Kitten TTS: 25MB CPU-Only, Open-Source Voice Model

7 days ago (algogist.com)

Very cool model, but the post is a caricature of AI writing. "Okay, let's get into the nitty-gritty. What makes this little beast tick? These aren't just bullet points on a GitHub README; these are the specs that will fundamentally redefine what you thought was possible with local AI." Sure.

  • Everybody always thinks everything is AI. AI learned from consuming writing.

    This is a ouroboros that will continue.

    (Not saying this is or isn't, simply that these claims are rampant on a huge number of posts and seem to be growing.)
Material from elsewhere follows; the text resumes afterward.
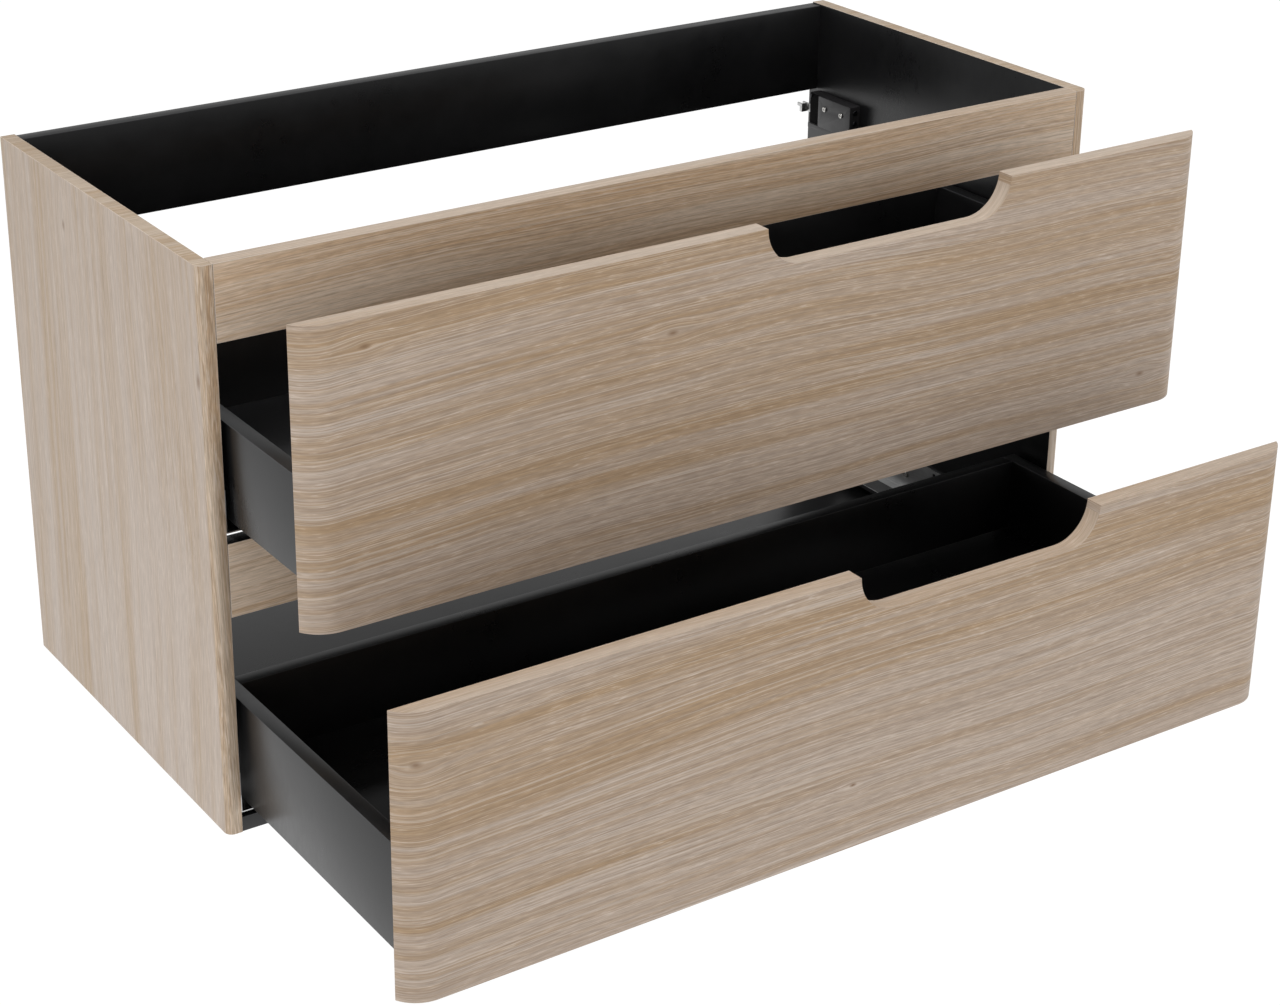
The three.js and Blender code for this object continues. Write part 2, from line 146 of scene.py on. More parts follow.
# %% Selecting and editing
def only(piece):
    """Object mode, with this piece selected and nothing else."""
    if bpy.context.object and bpy.context.object.mode != "OBJECT":
        bpy.ops.object.mode_set(mode="OBJECT")
    bpy.ops.object.select_all(action="DESELECT")
    piece.select_set(True)
    bpy.context.view_layer.objects.active = piece


def edit(piece):
    only(piece)
    bpy.ops.object.mode_set(mode="EDIT")
    bpy.ops.mesh.select_all(action="DESELECT")


def leave():
    bpy.ops.object.mode_set(mode="OBJECT")


def pick_faces(test):
    """Selects, in edit mode, the faces for which test(middle, normal) holds."""
    bpy.ops.mesh.select_mode(type="FACE")
    bpy.ops.mesh.select_all(action="DESELECT")
    mesh = bpy.context.object.data
    inside = bmesh.from_edit_mesh(mesh)
    for face in inside.faces:
        if test(face.calc_center_median(), face.normal):
            face.select_set(True)
    inside.select_flush_mode()
    bmesh.update_edit_mesh(mesh)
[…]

    • This is strictly true but not correct. LLMs were trained on human-written text, but they were post-trained to generate text in a particular style. And that style does have some common patterns.

      15 replies →

  • The writing style we associate with AI is the 2010's blogging style that AI learned from... So it definitely could have been written by a person.

    • No it isn't, it's something new born from ingesting that stuff... That's exactly why a lot of us can detect it from a mile away.

      No human comments on meta formatting like that outside the deepest trenches of Apple/FB corporate stuff.

      3 replies →

  • I think it’s fair enough to just say that the writing is cringe, AI or not.

  • Indeed the blurb is absurd and very off-putting. It's not a big deal that "It clocks in at under 25MB with just 15 million parameters", because text to speech is a long-solved problem, in fact the Texas Speak and Spell from 1978 (half a century ago FFS) solved it, probably with a good deal less than 25MB.

    • Speak and Spell was a toy. I loved it as a kid in the eighties. But it was very limited and sounded terrible.